Solar Storm Turns Out To Be More Of A Magnetic Breeze
WASHINGTON (CBSDC/AP) — Our high-tech world seems to have easily weathered a solar storm that didn’t quite live up to its advance billing.
While some experts think the threat from the solar storm passed by Thursday afternoon, space weather forecasters said it’s still too early to relax. That’s because there’s a chance the storm’s effects could continue and even intensify through Friday morning.
And while this solar storm may have fizzled, others may be lining up in the cosmic shooting gallery in the coming, days month and year, the scientists agree.
The initial solar eruption that sent the storm hurtling toward earth at 2.7 miles per hour proved to be the real show.
“It looks to me like it’s over,” NASA solar physicist David Hathaway said late Thursday afternoon, after noticing a drop in a key magnetic reading.
That conclusion is premature, said Doug Biesecker, a space scientist at the National Oceanic and Atmospheric Administration’s Space Weather Prediction Center in Boulder, Colo., which forecasts solar storms. He pointed to an increase in a different magnetic field measurement.
PHOTO GALLERY: IMAGES FROM SPACE
The storm, which started with a solar flare Tuesday evening, caused a stir Wednesday because forecasts were for a strong storm with the potential to knock electrical grids offline, mess with GPS and harm satellites. It even forced airlines to reroute a few flights on Thursday.
It was never seen as a threat to people, just technology, and teased skywatchers with the prospect of colorful Northern Lights dipping further south.
But when the storm finally arrived around 6 a.m. EST Thursday, after traveling at 2.7 million mph, it was more a magnetic breeze than a gale. The power stayed on. So did GPS and satellites. And the promise of auroras seemed to be more of a mirage.

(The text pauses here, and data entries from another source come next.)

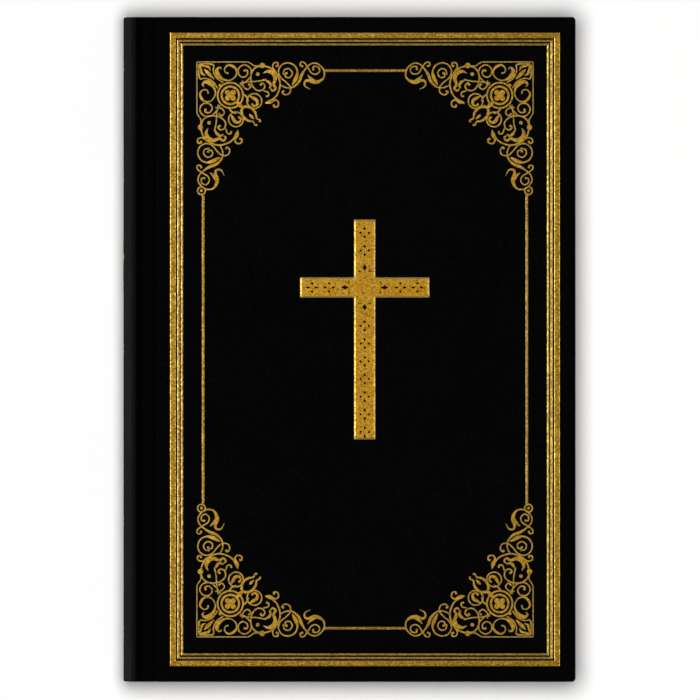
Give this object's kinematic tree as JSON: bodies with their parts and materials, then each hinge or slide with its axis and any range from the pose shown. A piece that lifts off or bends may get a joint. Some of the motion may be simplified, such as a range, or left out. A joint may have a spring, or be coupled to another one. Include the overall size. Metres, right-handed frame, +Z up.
{
  "type": "bible",
  "caption": "Black grained-leather bible with sewn, rounded text block: gold-foil cross, scrollwork corners and ruled frame on the front cover, gilt edges.",
  "frame": {"origin": "under the middle of the closed book, on the surface its back cover lies on", "axes": "+X from the spine to the fore-edge, +Y from the tail to the head, +Z up through the front cover"},
  "size_m": [0.16, 0.235, 0.0403],
  "materials": {
    "cover_leather": "black, fine pebbled grain, matt with a low sheen",
    "gold_foil": "hot-blocked gold foil, granular and satin",
    "board": "grey-brown binder's board",
    "endpaper": "smooth cream endpaper",
    "bible_paper": "thin opaque off-white paper with gilt edges",
    "mull_cloth": "open-weave cotton cloth",
    "lining_paper": "brown kraft paper",
    "glue": "dried flexible binding glue",
    "thread": "waxed linen thread",
    "band_cloth": "woven silk bands in two colours"
  },
  "bodies": {
    "text_block": {"spine_leather": "cover_leather", "front_joint_leather": "cover_leather", "back_joint_leather": "cover_leather", "spine_foil": "gold_foil", "spine_stiffener": "lining_paper", "spine_lining_paper": "lining_paper", "mull": "mull_cloth", "spine_glue": "glue", "sewing_thread": "thread", "head_band": "band_cloth", "tail_band": "band_cloth", "front_endpaper_fold": "endpaper", "back_endpaper_fold": "endpaper", "front_signature_folds": "bible_paper", "signature_05": "bible_paper", "signature_06": "bible_paper", "signature_07": "bible_paper", "signature_08": "bible_paper", "signature_09": "bible_paper", "signature_10": "bible_paper", "signature_11": "bible_paper", "signature_12": "bible_paper", "signature_13": "bible_paper", "signature_14": "bible_paper", "signature_15": "bible_paper", "signature_16": "bible_paper", "signature_17": "bible_paper", "signature_18": "bible_paper", "signature_19": "bible_paper", "signature_20": "bible_paper"},
    "front_cover": {"front_board": "board", "front_cover_leather": "cover_leather", "front_mull_flange": "mull_cloth", "front_pastedown": "endpaper", "frame_foil_outer": "gold_foil", "frame_foil_middle": "gold_foil", "frame_foil_inner": "gold_foil", "rule_foil": "gold_foil", "cross_foil": "gold_foil", "corner_foil_head_fore_edge": "gold_foil", "corner_foil_tail_fore_edge": "gold_foil", "corner_foil_head_spine": "gold_foil", "corner_foil_tail_spine": "gold_foil"},
    "back_cover": {"back_board": "board", "back_cover_leather": "cover_leather", "back_mull_flange": "mull_cloth", "back_pastedown": "endpaper"},
    "front_flyleaf": {"front_flyleaf": "endpaper"},
    "back_flyleaf": {"back_flyleaf": "endpaper"},
    "signature_1": {"signature_01": "bible_paper"},
    "signature_2": {"signature_02": "bible_paper"},
    "signature_3": {"signature_03": "bible_paper"},
    "signature_4": {"signature_04": "bible_paper"}
  },
  "joints": [
    {"name": "front_cover_hinge", "type": "hinge", "parent": "text_block", "child": "front_cover", "pos_m": [-0.0742, 0, 0.03685], "axis": [0, -1, 0], "range_deg": [0, 178], "deforming": ["front_joint_leather"]},
    {"name": "back_cover_hinge", "type": "hinge", "parent": "text_block", "child": "back_cover", "pos_m": [-0.0742, 0, 0.00335], "axis": [0, 1, 0], "range_deg": [0, 178], "deforming": ["back_joint_leather"]},
    {"name": "front_flyleaf_turn", "type": "hinge", "parent": "text_block", "child": "front_flyleaf", "pos_m": [-0.0733, 0, 0.03623], "axis": [0, -1, 0], "range_deg": [0, 165.54]},
    {"name": "back_flyleaf_turn", "type": "hinge", "parent": "text_block", "child": "back_flyleaf", "pos_m": [-0.0733, 0, 0.00398], "axis": [0, 1, 0], "range_deg": [0, 165.54]},
    {"name": "signature_1_turn", "type": "hinge", "parent": "text_block", "child": "signature_1", "pos_m": [-0.0726, 0, 0.0353], "axis": [0, -1, 0], "range_deg": [0, 153.08]},
    {"name": "signature_2_turn", "type": "hinge", "parent": "text_block", "child": "signature_2", "pos_m": [-0.072, 0, 0.0337], "axis": [0, -1, 0], "range_deg": [0, 137.06]},
    {"name": "signature_3_turn", "type": "hinge", "parent": "text_block", "child": "signature_3", "pos_m": [-0.0714, 0, 0.0321], "axis": [0, -1, 0], "range_deg": [0, 121.04]},
    {"name": "signature_4_turn", "type": "hinge", "parent": "text_block", "child": "signature_4", "pos_m": [-0.0708, 0, 0.0305], "axis": [0, -1, 0], "range_deg": [0, 103.24]}
  ],
  "couplings": [
    {"joint": "front_flyleaf_turn", "follows": "front_cover_hinge", "ratio": 0.93},
    {"joint": "back_flyleaf_turn", "follows": "back_cover_hinge", "ratio": 0.93},
    {"joint": "signature_1_turn", "follows": "front_cover_hinge", "ratio": 0.86},
    {"joint": "signature_2_turn", "follows": "front_cover_hinge", "ratio": 0.77},
    {"joint": "signature_3_turn", "follows": "front_cover_hinge", "ratio": 0.68},
    {"joint": "signature_4_turn", "follows": "front_cover_hinge", "ratio": 0.58}
  ]
}
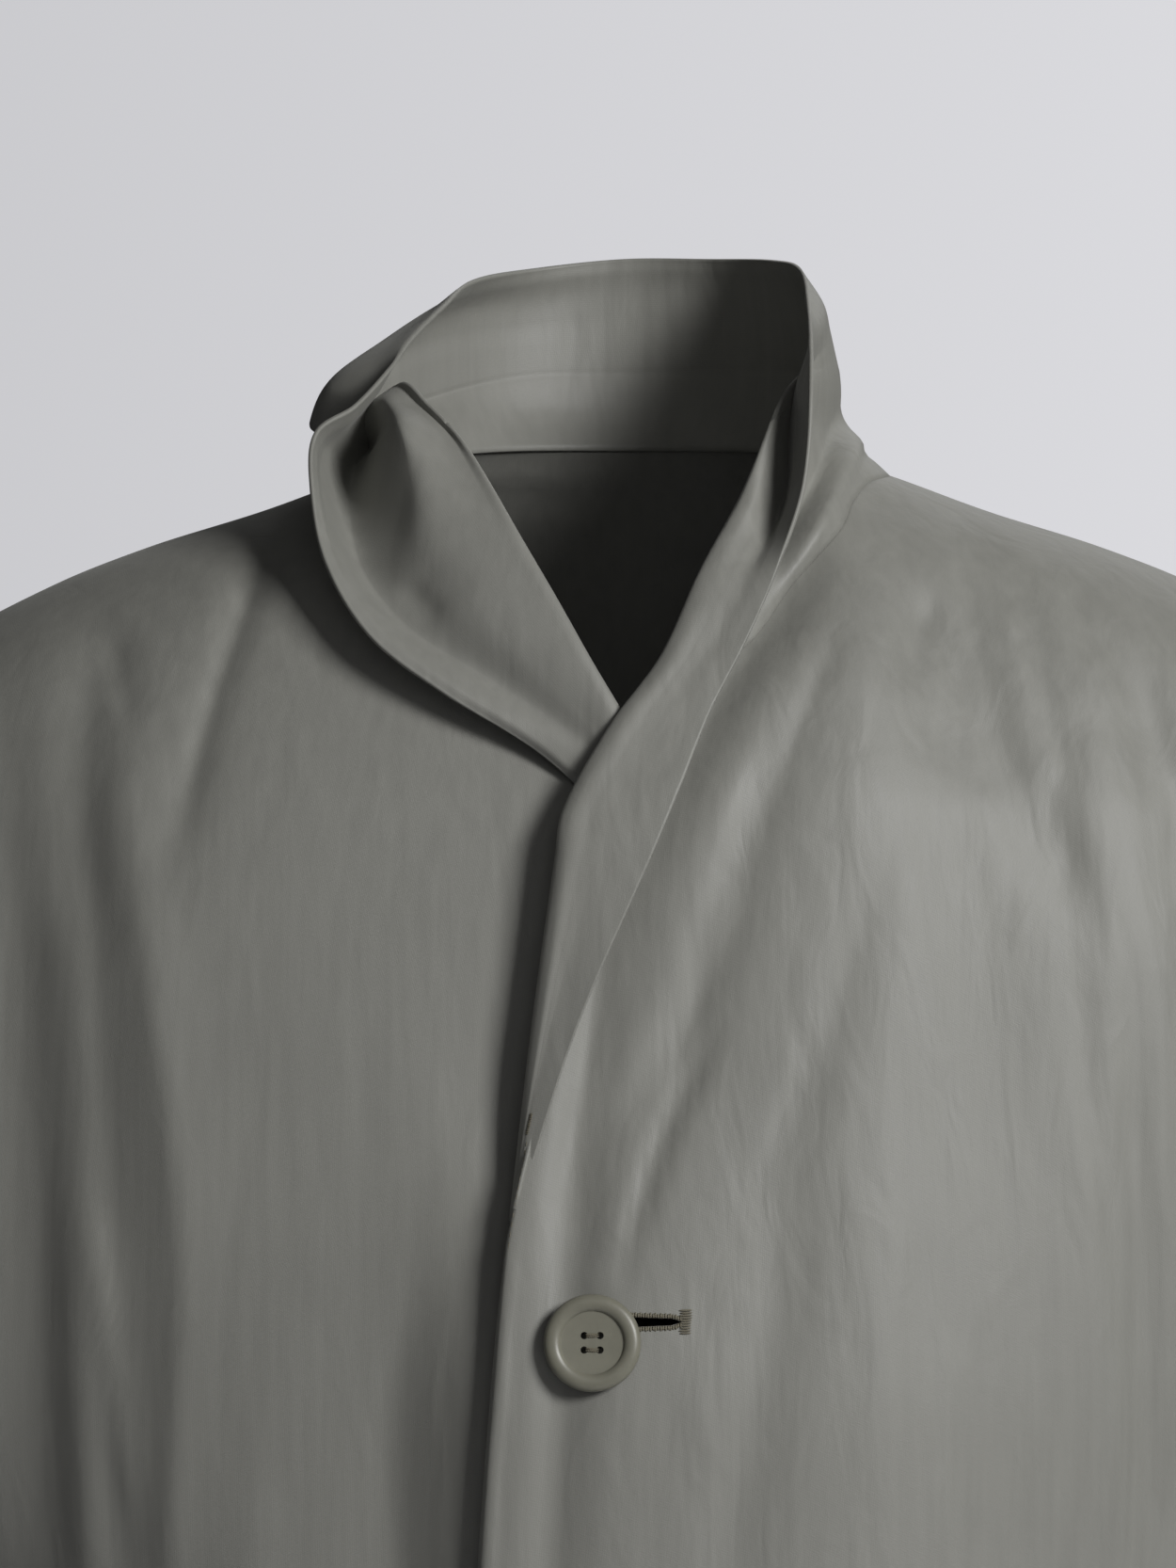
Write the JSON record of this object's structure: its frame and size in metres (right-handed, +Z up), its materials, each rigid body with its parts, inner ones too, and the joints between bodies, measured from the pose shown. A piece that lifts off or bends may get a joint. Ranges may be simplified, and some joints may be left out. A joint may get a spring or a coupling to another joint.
{
  "type": "parka coat",
  "caption": "Oversized long-sleeved coat with a tall soft roll collar and an overlapping buttoned front, shown hollow in its worn, hanging form.",
  "frame": {"origin": "middle of the neck base, between the two points where the shoulder seams meet the neck seam, where the wearer's neck and shoulders hold the coat up", "axes": "+Z up the wearer's spine, the coat's longest extent; the front faces -Y and the wearer's left side is +X"},
  "size_m": [0.7972, 0.4013, 1.1671],
  "materials": {
    "cloth": "satin",
    "button": "matt"
  },
  "bodies": {
    "root": {"front_left": "cloth", "front_right": "cloth", "back": "cloth", "sleeve_left": "cloth", "sleeve_right": "cloth", "collar": "cloth", "button_1": "button", "button_2": "button", "button_3": "button", "button_4": "button"}
  },
  "joints": []
}
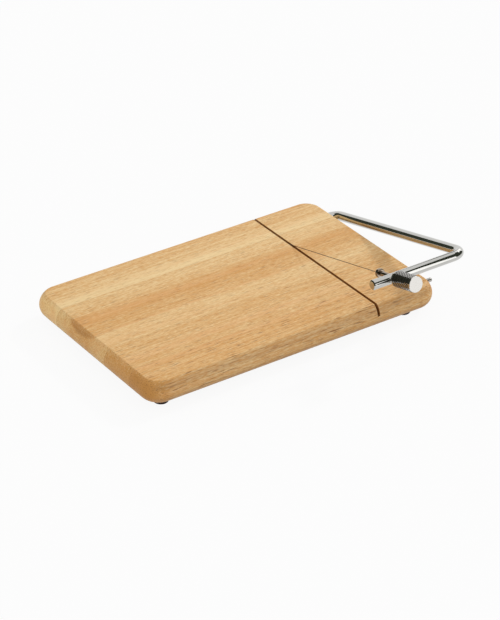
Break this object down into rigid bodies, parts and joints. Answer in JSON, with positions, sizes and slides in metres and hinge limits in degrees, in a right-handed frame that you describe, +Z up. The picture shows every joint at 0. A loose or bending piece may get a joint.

“I think we just lucked out,” Jeffrey Hughes, director of the Center for Integrated Space Weather Modeling at Boston University, said Thursday afternoon. “It just didn’t pack as strong a magnetic field as we were anticipating.”
Scientists initially figured the storm would be the worst since 2006, but now seems only as bad as ones a few months ago, said Joe Kunches, a scientist at the NOAA center. The strongest storm in recorded history was probably in 1859, he said.
“It’s not a terribly strong event. It’s a very interesting event,” Kunches said.
Forecasters can predict the speed a solar storm travels and its strength, but the north-south orientation is the wild card. This time it was a northern orientation, which is “pretty benign,” Kunches said. Southern would have caused the most damaging technological disruption and biggest auroras.
North American utilities didn’t report any problems, said Kimberly Mielcarek, spokeswoman for the North American Electric Reliability Corporation, a consortium of electricity grid operators.
Astronomers say the sun has been relatively quiet for some time. And this storm, forecast to be strong and ending up minor, still may seem fiercer because Earth has been lulled by several years of weak solar activity.
The storm is part of the sun’s normal 11-year cycle, which is supposed to reach a peak next year. Storms as large as the latest one will probably happen several more times as the cycle ramps up to that peak, scientists said.
The region of the sun that erupted can still send more blasts our way, Kunches said. Another set of active sunspots is ready to aim at Earth.
“This is a big sun spot group, particularly nasty,” NASA’s Hathaway said. “Things are really twisted up and mixed up. It keeps flaring.”
Storms like this start with sun spots. First, there’s an initial solar flare of subatomic particles that resembles a filament coming out of the sun. That part usually reaches Earth only minutes after the initial burst, bringing radio and radiation disturbances. Next is the coronal mass ejection, which looks like a growing bubble and takes a couple days to reach Earth.
Solar storms have three ways they can disrupt technology on Earth: with magnetic, radio and radiation emissions. In 1989, a strong solar storm knocked out the power grid in Quebec, causing 6 million people to lose power.
For North America, the good part of a solar storm — the one that creates more noticeable auroras or Northern Lights — was likely to peak Thursday evening. Auroras were likely to dip only as far south as the northern edges of the United States, Kunches said, but a full moon would make them harder to see.
Solar storms can bring additional radiation around the north and south poles — a risk that sometimes forces airlines to reroute flights. On Thursday, Delta Air Lines and United Airlines sent 11 flights to Asia on a more southern route rather than their more common path over the Arctic. Three American Airlines flights flew lower than normal over the northernmost parts of their routes to Japan and China.